Keep in mind that you don't really care whether or not 1 spell power is worth .0781 crit or 0.782 crit, as not only both values will pick the same items in 99.9% of the cases, but the error caused by the assumptions you made for the calculations is probably much bigger than this kind of error anyway. It's like using a 10X zoom sniper scope for a shotgun - you can aim exactly where you want to hit 100s of meters away but you're still going to spread all over the place.

I did another interesting experiment today. Instead of looking at a model without latency combos and one where they're always executed perfectly I instead looked at a model where there is a 50% chance that the combo will be successful.
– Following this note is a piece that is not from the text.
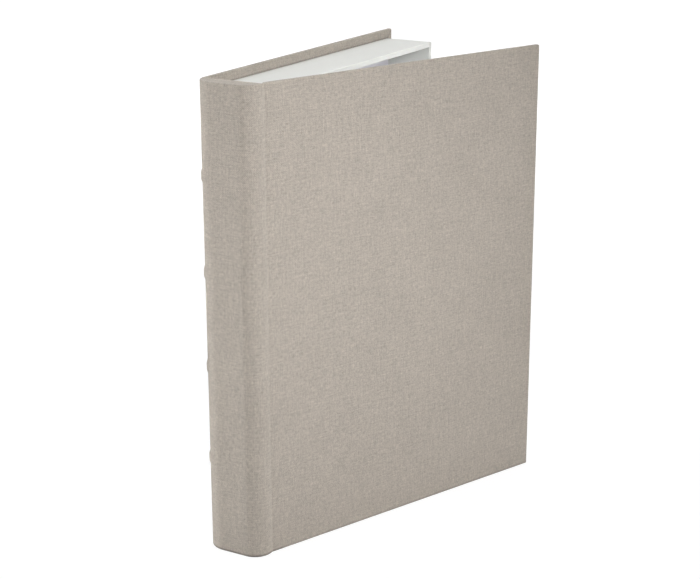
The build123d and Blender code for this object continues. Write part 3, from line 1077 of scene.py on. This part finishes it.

I also updated the AB base damage as is current on PTR, so overall numbers will be a bit higher.

The highest dps cycle becomes AB spam with MBAM-ABar combo on proc at 3 stack, if ABar procs again immediately follow with just MBAM. This gives 5090.468 dps, 431.850 mps. Looking at the best pair of cycles according to dpm tradeoffs we find the best pair (at 300 mps barrier) to be ABx3-ABar with MBAM-ABar at 3 stack (4852.069 dps, 250.270 mps) and AB spam with MBAM-ABar on proc at 3 stack (5089.973 dps, 411.778 mps). This pair has a dpm tradeoff of 1.473 dpm. For comparison ABx3-AM-ABar regardless of proc is 4812.87 dps, 228.12 mps, 1.50 dpm.

It is interesting that while ABx3-ABar with MBAM-ABar only on proc has a better dpm tradeoff, when we use the cycles in a full linear program with cooldowns, the ABx3-AM-ABar still wins. Only when reliability of executing the combo drops to 35% does ABx3-ABar actually win over.

Fascinating...from my tests (an actual caster with some fallability), I was able to execute ~96% of ABar after unhasted AM (in the AB3->AM->ABar cycle) and ~71% after MBarAM->ABar. Would you mind terribly running an experiment for something ~80% combo proficiency? It would seem that AB3->AM->ABar still works fine and AB spam in short-burst situations still holds, but I would be interested in seeing the dpm and mps numbers on those.